Which would results in a 432 GB movie file!

This naive calculation that we have just done, shows us the efficiency of video compression algorithms, bringing movie files to practical sizes, instead of a crazy-and-impossible-to-share 432 GB movie file. Though, how compression magic works is another fascinating topic for another day.

Now that you know why video compression exists, and that it is an absolute necessity if you want to share videos across a bandwidth-limited medium like The Internet, let’s move on to the limited capacities of the GPU.

GPUs have limitations

The compression of video frames implies that a decompression step exists too, and this step is usually called the decoding process. Just like when you want to open a zip archive, you will need to decode/decompress the files, also known as unzipping the archive. The main difference with unzipping is that the video decoding process is happening in real-time, frame by frame. And your hardware has physical limits on this real-time decoding process.

For example a mobile device GPU might be limited to decoding frames to a maximum size of 1920x1080 pixels. This means that this mobile device will only be able to decode at best a 1080p 360 video, and we will see in the next section why this is an issue.

1080p is a good quality for a video, right?

Well, it is for regular videos but not for 360 videos. Here we will briefly understand why 360 image warping increases the need for resolutions that are higher than 1080p.

A typical 360 video frame

Notice the video frame at the left-side and how the elements of the room are distorted, just like when you see a flat map of the world. Distortions happen because we use a projection to map a 3D volume onto a 2Dsurface. There is a great variety of projections out there, in this example we used the well-known equirectangular projection, also sometimes called the spherical projection.

The player you’ll be using to watch your 360 video, will map that 360 frame onto a sphere — aka spherical projection — so that you can visualize a portion of the image, with roughly around a 50° field of view.

I projected such a 50° field of view onto a 360 frame grid so that you can see how many pixels your player will display (the green shape below), compared to the overall image that the GPU has to decode (the entire grid). The shape corresponds to a mobile device screen held in portrait mode.

Spherical projection of the player frame (green shape) on the full-size 360 map

Because the player is only displaying a small portion of the full 360 image as shown in the projection above, you are never watching a 1080p video. Let’s define a new measurement that will better reflect the final quality that a user will experience while playing a 360 video. We can call this new measurement the perceived resolution, and compare it with the original video resolution.

Here are rough estimates of the perceived resolution for a 50° field of view player, depending on the original video resolution.

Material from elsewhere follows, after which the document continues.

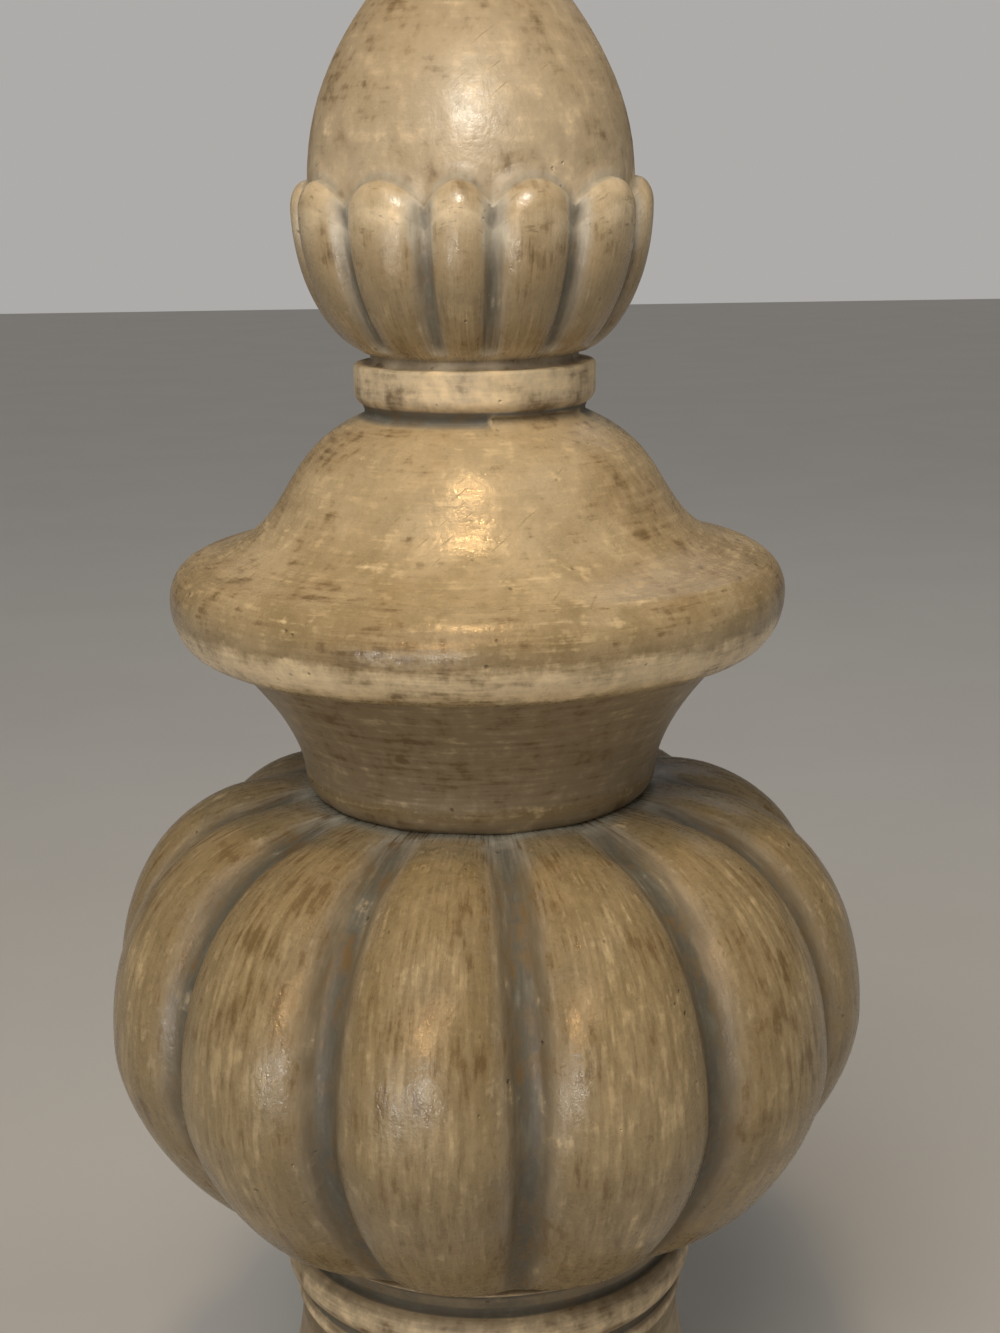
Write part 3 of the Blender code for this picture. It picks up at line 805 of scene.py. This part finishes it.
# The tree runs on the outline, and its result becomes the plain mesh that stands for the casting.
maker = bpy.data.objects.new("outline", line_mesh)
bpy.context.scene.collection.objects.link(maker)
carving = maker.modifiers.new("carving", "NODES")
carving.node_group = tree
for name, kind, value in INPUTS:
    if value is not None:
        carving[input_sockets[name].identifier] = value
carving[input_sockets["Finish"].identifier] = finish
evaluated = maker.evaluated_get(bpy.context.evaluated_depsgraph_get())
casting = bpy.data.objects.new("finial_casting", bpy.data.meshes.new_from_object(evaluated))
casting.data.name = "finial_casting"
bpy.data.objects.remove(maker)
bpy.context.scene.collection.objects.link(casting)
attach(casting, "root")
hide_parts("finial")

# The table top is a plain pale board with a soft, barely mottled surface.
FLOOR_REACH = 6.0
FLOOR_PALE = (0.62, 0.612, 0.60, 1.0)
FLOOR_SHADE = (0.60, 0.592, 0.58, 1.0)
floor_mesh = bpy.data.meshes.new("floor")
floor_mesh.from_pydata([(-FLOOR_REACH, -FLOOR_REACH, 0.0), (FLOOR_REACH, -FLOOR_REACH, 0.0),
                        (FLOOR_REACH, FLOOR_REACH, 0.0), (-FLOOR_REACH, FLOOR_REACH, 0.0)],
                       [], [(0, 1, 2, 3)])
floor = bpy.data.objects.new("floor", floor_mesh)
bpy.context.scene.collection.objects.link(floor)
board = bpy.data.materials.new("pale_board")
board.use_nodes = True
board.node_tree.nodes.clear()
bench = Bench(board.node_tree)
place = bench.node("ShaderNodeTexCoord", {}, {}, "Object")
mottle = noise(place, (6.0, 6.0, 6.0), shift=0.0, detail=3.0)
shader = bench.node("ShaderNodeBsdfPrincipled", {}, {
    "Base Color": blend(mottle.rise(0.3, 0.7), FLOOR_PALE, FLOOR_SHADE),
    "Roughness": 0.75 + mottle * 0.1, "Specular IOR Level": 0.3})
bench.node("ShaderNodeOutputMaterial", {}, {0: shader})
floor_mesh.materials.append(board)

# Soft studio light from above on the left, and a weak light behind. Form lamps light the shape and
# leave no highlight. Shine lamps only leave the small warm and white highlights. Each row is a name,
# a kind, the height it aims at, azimuth and elevation, distance, size, power, colour and use.
SUN_ANGLE_DEG = 36.0
SPOT_CONE_DEG = 7.5
LAMPS = (("sun", "SUN", 0.33, -20.0, 52.0, 2.0, 0.0, 1.0, (1.0, 0.96, 0.90), "form"),
         ("key", "AREA", 0.33, -20.0, 38.0, 1.1, 0.80, 4.2, (1.0, 0.91, 0.77), "form"),
         ("ceiling", "AREA", 0.33, -7.0, 63.0, 1.0, 0.10, 2.4, (1.0, 0.72, 0.40), "form"),
         ("bell shine", "SPOT", 0.225, -7.0, 62.0, 1.0, 0.09, 26.0, (1.0, 0.60, 0.25), "shine"),
         ("bud shine", "SPOT", 0.42, 0.0, 30.0, 0.9, 0.06, 40.0, (1.0, 0.97, 0.86), "shine"),
         ("left shine", "AREA", 0.33, -15.0, 12.5, 1.0, 0.08, 2.2, (1.0, 0.60, 0.28), "shine"),
         ("right shine", "AREA", 0.33, 2.0, 25.0, 1.0, 0.10, 1.2, (1.0, 0.64, 0.34), "shine"),
         ("low shine", "AREA", 0.33, -14.0, -10.0, 1.0, 0.035, 1.4, (1.0, 0.97, 0.92), "shine"),
         ("side shine", "AREA", 0.33, -33.0, -14.5, 1.0, 0.035, 1.0, (1.0, 0.97, 0.92), "shine"),
         ("fill", "AREA", 0.33, 55.0, 58.0, 1.3, 0.50, 2.4, (1.0, 0.92, 0.78), "form"),
         ("back", "AREA", 0.33, 160.0, 40.0, 1.8, 0.90, 1.3, (0.86, 0.92, 1.0), "both"))
for name, kind, aim, azimuth_deg, elevation_deg, distance, size, power, colour, use in LAMPS:
    lamp = bpy.data.lights.new(name, kind)
    if kind == "SUN":
        lamp.angle = math.radians(SUN_ANGLE_DEG)
    elif kind == "SPOT":
        lamp.spot_size = math.radians(SPOT_CONE_DEG)
        lamp.spot_blend = 1.0
        lamp.shadow_soft_size = size / 2
    else:
        lamp.size = size
    lamp.energy = power
    lamp.color = colour
    holder = bpy.data.objects.new(name, lamp)
    holder.matrix_world = (Matrix.Translation((0.0, 0.0, aim))
                           @ Matrix.Rotation(math.radians(azimuth_deg), 4, "Z")
                           @ Matrix.Rotation(math.radians(90.0 - elevation_deg), 4, "X")
                           @ Matrix.Translation((0.0, 0.0, distance)))
    holder.visible_glossy = use != "form"
    holder.visible_diffuse = use != "shine"
    bpy.context.scene.collection.objects.link(holder)

# The room behind is a plain light grey that adds only a little light.
WORLD_GREY = (0.53, 0.515, 0.50, 1.0)
WORLD_LIGHT = 0.14
WORLD_SEEN = 0.80
world = bpy.data.worlds.new("studio")
world.use_nodes = True
world.node_tree.nodes.clear()
bench = Bench(world.node_tree)
seen = bench.node("ShaderNodeLightPath", {}, {}, "Is Camera Ray")
sky = bench.node("ShaderNodeBackground", {}, {
    "Color": WORLD_GREY, "Strength": seen * (WORLD_SEEN - WORLD_LIGHT) + WORLD_LIGHT})
bench.node("ShaderNodeOutputWorld", {}, {0: sky})
bpy.context.scene.world = world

Computation of the perceived resolution from the initial video resolution

This table shows us how bad the perceived experience can get, unless you use a very high definition video of around 4K or higher. And this answers why a 1080p resolution is not enough for a good 360 video experience.

This also explains why Facebook 360 and Youtube 360 seem to stream low resolution 360 videos, whereas they are actually streaming very high resolution videos. In fact, they wish they could have higher resolutions, but they are reaching the limits of our graphic processors.

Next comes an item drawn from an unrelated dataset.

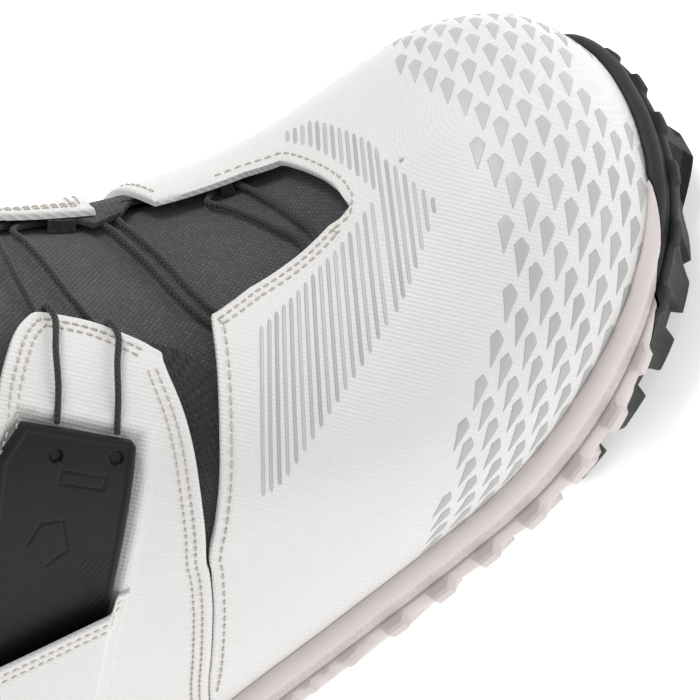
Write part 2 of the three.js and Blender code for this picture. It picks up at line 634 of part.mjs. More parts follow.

Is 360 content useless then?

Far from that, at we believe and bet on 360 contents as a big component of the future, but not on the 360 videos! Simply because, 360 content doesn’t have to only be limited to 360 videos only.

As a matter of fact, there is no such limitations in the resolution for 360 photos, because for instance the decoding of an image is a onetime process usually happening on the CPU side, and is not constrained by real-time requirements.

The 360 picture formats have a lot of very interesting advantages, and best of all: it’s ready and mature enough for any type of company to use right away.